Thursday, April 18, 2013

P is for Past Tense

John sat on a damp log, munched on a carrot stick held tight in one hand, and tested the edge of his dagger with the other.

John is sitting on a damp log, munching on a carrot stick he is holding tight in one hand, and testing the edge of his dagger with the other.

John will sit on a damp log, munch on a carrot stick he holds tight in one hand, and test the edge of his dagger with the other.

The above is obviously an example of the three basic tenses: past, present, and future.  Each has their own place, advantages, and disadvantages.  Present tense feels bloated and long, although it can help you to really connect with the protagonist if done well.  Future tense, especially here, can create an ominous tone like that of ancient prophecy.  It isn't very common, however.  Past tense is really where it's at, if you aren't writing children's.

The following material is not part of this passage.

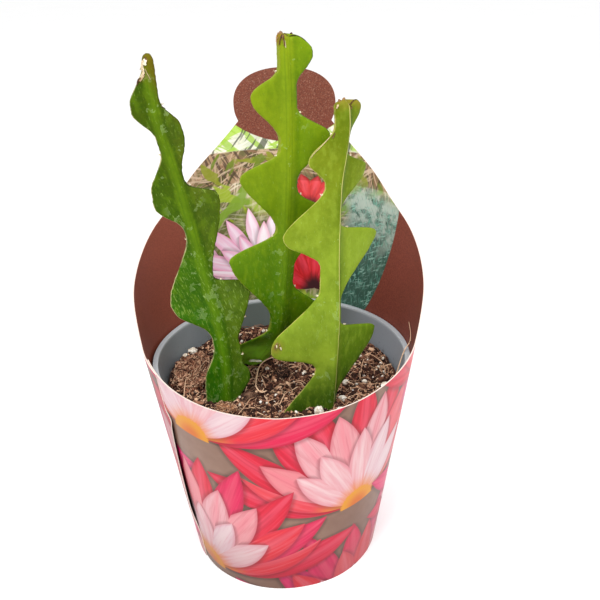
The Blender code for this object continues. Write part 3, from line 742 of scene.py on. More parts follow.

Past tense is what you'll find in almost all books written for adults.  It gives the story a feeling of being in the past, a little distant, but perhaps more sure, more credible.  A tone of finality can accompany the prose.  He already swung that dagger and killed the beggar an infinite time ago, there isn't any stopping him by yelling at your book (as if there is anyway).

Most of my flash fiction is in past tense.  I feel more comfortable with it and feel that my words are sharper without having to add in extra words like you do in present tense.  The only disadvantage really is the fact that you have to try even harder to keep your story character-driven.  Thoughts help you get a sense of the moment a little better, that and body language.  I must say that past tense is my preference.

Which tense do you prefer?


  1. I prefer present. I write YA and sometimes children's. I love being all the way in my characters head. I haven't noticed it being wordier. I will have to play around with it and see. I actually started writing my WIP in third but it felt distant to me so I switched it over. Simply Sarah

    1. It really depends upon what genre you're writing. I write for an adult audience nine times out of ten and past tense fits that bill in almost every genre.

      Oh, and by children's I was referring to anything younger than adult. That's the "publishing world definition" that I've heard most often.

      POV is a whole other situation, but for me it's about 25% first-person, 70% third-person limited, and 5% assorted second-person and the other three types of third-person (I recognize four types total, although numbers vary).